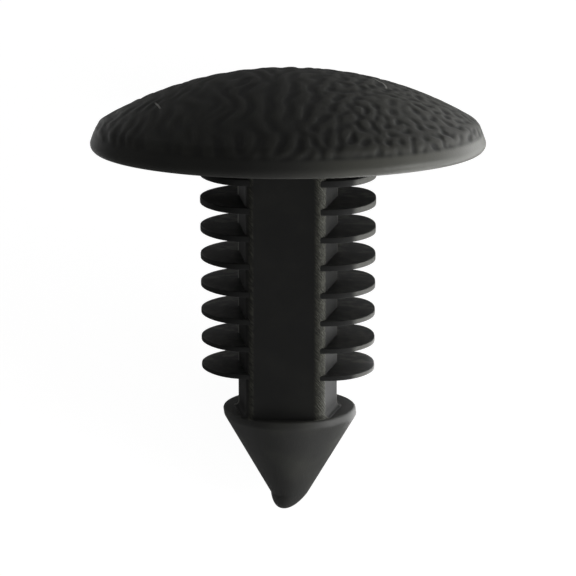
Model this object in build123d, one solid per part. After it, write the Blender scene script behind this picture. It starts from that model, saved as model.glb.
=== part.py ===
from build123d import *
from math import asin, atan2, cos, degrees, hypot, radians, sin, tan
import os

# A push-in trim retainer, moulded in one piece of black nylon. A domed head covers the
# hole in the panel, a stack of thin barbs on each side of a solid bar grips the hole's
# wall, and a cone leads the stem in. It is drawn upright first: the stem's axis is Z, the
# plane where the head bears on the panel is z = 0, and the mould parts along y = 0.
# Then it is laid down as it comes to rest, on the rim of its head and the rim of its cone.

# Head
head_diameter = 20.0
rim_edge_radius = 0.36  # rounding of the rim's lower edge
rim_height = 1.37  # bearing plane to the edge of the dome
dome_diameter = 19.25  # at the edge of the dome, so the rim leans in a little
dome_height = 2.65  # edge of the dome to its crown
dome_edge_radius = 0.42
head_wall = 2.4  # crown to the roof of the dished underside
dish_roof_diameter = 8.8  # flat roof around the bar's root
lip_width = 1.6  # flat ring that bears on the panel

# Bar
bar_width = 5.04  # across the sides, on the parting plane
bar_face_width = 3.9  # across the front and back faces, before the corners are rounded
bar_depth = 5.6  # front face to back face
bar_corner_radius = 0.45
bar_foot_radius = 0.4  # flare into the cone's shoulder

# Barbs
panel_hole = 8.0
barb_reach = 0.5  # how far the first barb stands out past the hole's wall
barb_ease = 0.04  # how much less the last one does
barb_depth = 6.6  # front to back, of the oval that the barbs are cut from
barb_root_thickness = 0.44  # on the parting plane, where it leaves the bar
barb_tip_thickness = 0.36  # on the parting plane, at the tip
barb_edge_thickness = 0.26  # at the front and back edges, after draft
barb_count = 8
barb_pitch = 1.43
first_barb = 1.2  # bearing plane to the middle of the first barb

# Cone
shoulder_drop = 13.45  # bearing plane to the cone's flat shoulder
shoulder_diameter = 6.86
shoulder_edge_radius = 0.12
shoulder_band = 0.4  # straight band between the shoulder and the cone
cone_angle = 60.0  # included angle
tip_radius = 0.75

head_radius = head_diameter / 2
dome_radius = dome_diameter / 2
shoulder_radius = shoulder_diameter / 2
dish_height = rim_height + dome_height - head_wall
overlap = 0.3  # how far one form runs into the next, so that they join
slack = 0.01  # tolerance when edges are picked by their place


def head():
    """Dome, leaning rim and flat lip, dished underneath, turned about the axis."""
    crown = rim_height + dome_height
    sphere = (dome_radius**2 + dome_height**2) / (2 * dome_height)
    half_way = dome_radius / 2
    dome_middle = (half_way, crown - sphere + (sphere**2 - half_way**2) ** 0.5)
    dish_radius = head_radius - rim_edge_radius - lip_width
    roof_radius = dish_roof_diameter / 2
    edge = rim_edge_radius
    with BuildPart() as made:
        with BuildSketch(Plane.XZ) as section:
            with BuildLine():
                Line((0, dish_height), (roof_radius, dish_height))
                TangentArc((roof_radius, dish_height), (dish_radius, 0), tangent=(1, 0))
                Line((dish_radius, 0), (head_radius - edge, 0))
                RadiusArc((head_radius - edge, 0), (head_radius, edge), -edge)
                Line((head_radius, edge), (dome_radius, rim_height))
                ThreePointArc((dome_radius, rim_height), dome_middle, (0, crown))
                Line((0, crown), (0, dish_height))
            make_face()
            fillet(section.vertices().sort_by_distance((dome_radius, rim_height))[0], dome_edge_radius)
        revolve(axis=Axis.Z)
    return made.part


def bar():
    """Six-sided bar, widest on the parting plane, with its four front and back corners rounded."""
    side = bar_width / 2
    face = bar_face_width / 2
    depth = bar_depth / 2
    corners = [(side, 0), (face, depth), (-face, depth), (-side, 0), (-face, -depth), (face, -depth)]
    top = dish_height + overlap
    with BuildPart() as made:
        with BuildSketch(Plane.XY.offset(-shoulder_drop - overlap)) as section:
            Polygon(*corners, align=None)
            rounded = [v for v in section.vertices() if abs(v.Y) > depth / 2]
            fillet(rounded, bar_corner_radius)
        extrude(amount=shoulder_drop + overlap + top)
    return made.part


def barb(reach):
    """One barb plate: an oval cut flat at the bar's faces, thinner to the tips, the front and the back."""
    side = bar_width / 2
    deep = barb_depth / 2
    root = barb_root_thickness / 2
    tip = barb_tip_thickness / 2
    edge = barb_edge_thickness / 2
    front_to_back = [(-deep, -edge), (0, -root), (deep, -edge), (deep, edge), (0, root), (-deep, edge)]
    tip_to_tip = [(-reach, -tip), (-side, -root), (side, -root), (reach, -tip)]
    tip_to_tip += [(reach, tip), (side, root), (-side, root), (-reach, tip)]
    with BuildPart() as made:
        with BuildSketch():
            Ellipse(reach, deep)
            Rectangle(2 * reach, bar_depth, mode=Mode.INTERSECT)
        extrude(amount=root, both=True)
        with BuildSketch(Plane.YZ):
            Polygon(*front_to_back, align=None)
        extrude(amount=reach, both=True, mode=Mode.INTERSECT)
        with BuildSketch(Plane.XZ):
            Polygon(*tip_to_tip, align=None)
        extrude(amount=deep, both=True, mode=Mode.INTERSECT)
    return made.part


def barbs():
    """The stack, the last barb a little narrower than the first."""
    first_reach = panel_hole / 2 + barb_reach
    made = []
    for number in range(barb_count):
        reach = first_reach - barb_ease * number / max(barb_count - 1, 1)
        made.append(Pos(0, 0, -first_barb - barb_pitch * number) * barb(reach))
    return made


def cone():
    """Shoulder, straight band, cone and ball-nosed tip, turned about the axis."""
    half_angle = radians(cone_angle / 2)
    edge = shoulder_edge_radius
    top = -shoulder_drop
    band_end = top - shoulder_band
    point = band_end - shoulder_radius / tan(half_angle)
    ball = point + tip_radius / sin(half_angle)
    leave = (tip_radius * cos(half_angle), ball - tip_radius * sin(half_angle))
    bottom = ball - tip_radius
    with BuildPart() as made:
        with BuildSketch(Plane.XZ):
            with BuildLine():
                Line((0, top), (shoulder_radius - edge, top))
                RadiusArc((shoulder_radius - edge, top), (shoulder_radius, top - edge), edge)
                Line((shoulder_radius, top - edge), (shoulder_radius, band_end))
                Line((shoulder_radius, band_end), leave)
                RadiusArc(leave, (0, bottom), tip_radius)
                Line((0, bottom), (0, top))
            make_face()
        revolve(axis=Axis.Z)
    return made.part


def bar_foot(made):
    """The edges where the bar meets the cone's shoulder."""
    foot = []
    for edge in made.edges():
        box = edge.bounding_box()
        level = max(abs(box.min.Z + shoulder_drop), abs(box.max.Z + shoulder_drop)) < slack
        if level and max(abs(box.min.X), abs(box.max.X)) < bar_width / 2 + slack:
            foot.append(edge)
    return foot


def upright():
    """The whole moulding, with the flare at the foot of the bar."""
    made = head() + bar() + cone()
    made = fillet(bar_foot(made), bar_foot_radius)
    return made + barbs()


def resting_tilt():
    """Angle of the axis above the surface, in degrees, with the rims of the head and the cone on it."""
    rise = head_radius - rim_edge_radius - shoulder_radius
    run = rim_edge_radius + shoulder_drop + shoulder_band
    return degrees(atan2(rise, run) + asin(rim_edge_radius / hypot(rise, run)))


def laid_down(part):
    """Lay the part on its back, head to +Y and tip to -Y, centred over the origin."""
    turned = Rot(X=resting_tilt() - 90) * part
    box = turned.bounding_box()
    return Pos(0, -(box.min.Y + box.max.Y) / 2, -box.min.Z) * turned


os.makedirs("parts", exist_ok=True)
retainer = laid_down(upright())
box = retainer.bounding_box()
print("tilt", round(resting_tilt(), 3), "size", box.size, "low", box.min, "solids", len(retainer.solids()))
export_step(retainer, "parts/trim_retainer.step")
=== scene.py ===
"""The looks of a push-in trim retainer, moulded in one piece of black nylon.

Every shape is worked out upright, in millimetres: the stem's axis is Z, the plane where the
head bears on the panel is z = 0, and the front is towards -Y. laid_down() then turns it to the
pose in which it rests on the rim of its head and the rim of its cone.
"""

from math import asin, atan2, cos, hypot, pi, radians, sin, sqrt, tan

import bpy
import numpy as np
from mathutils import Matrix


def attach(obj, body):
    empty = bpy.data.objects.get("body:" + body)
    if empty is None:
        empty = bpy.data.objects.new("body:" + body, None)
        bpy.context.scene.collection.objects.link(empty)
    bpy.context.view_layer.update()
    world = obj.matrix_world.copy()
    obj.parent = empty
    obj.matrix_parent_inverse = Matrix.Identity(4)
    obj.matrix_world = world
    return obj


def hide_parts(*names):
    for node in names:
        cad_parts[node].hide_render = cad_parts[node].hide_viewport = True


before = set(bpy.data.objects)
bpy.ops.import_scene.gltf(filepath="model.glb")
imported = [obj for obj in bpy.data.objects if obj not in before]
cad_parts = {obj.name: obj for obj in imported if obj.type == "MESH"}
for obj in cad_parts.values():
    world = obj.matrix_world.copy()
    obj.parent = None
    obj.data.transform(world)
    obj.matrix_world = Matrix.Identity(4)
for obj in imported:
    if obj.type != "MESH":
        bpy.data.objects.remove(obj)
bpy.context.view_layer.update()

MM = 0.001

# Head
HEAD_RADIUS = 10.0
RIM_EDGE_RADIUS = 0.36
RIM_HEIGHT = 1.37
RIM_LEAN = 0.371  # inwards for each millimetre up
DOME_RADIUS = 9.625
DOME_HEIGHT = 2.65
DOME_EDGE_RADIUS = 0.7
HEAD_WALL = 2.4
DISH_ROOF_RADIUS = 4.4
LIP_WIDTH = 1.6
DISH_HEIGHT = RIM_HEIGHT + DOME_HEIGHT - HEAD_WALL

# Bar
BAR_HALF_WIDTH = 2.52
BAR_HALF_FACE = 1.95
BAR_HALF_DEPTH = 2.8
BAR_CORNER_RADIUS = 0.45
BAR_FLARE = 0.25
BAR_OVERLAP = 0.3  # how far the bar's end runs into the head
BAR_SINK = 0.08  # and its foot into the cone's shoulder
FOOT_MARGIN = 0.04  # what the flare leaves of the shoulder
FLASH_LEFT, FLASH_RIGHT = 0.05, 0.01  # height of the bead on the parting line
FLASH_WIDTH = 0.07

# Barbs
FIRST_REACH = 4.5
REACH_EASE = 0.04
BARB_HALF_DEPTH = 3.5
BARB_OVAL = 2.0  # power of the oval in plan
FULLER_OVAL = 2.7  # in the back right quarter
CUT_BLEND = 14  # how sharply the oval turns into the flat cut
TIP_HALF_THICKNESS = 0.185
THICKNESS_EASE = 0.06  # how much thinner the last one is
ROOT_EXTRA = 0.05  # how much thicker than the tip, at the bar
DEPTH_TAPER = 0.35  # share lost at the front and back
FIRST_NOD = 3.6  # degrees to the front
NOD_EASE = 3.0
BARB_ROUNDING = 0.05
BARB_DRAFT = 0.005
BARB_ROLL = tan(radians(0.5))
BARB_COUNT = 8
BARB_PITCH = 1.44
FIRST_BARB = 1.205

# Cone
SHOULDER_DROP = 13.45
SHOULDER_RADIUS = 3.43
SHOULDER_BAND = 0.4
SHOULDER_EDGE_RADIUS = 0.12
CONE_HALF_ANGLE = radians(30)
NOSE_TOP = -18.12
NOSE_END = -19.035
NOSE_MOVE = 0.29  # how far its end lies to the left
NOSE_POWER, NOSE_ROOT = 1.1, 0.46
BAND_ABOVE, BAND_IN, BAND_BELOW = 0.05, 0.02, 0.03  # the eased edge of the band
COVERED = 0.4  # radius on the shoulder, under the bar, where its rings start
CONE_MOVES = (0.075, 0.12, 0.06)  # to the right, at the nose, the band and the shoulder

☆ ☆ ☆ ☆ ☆

What to produce: Extract the lines from the line with "box = retainer.bounding_box()" to the line with "if empty is", inclusive, reproducing them exactly and leaving out every other line.

Written answer:
box = retainer.bounding_box()
print("tilt", round(resting_tilt(), 3), "size", box.size, "low", box.min, "solids", len(retainer.solids()))
export_step(retainer, "parts/trim_retainer.step")
=== scene.py ===
"""The looks of a push-in trim retainer, moulded in one piece of black nylon.

Every shape is worked out upright, in millimetres: the stem's axis is Z, the plane where the
head bears on the panel is z = 0, and the front is towards -Y. laid_down() then turns it to the
pose in which it rests on the rim of its head and the rim of its cone.
"""

from math import asin, atan2, cos, hypot, pi, radians, sin, sqrt, tan

import bpy
import numpy as np
from mathutils import Matrix


def attach(obj, body):
    empty = bpy.data.objects.get("body:" + body)
    if empty is None:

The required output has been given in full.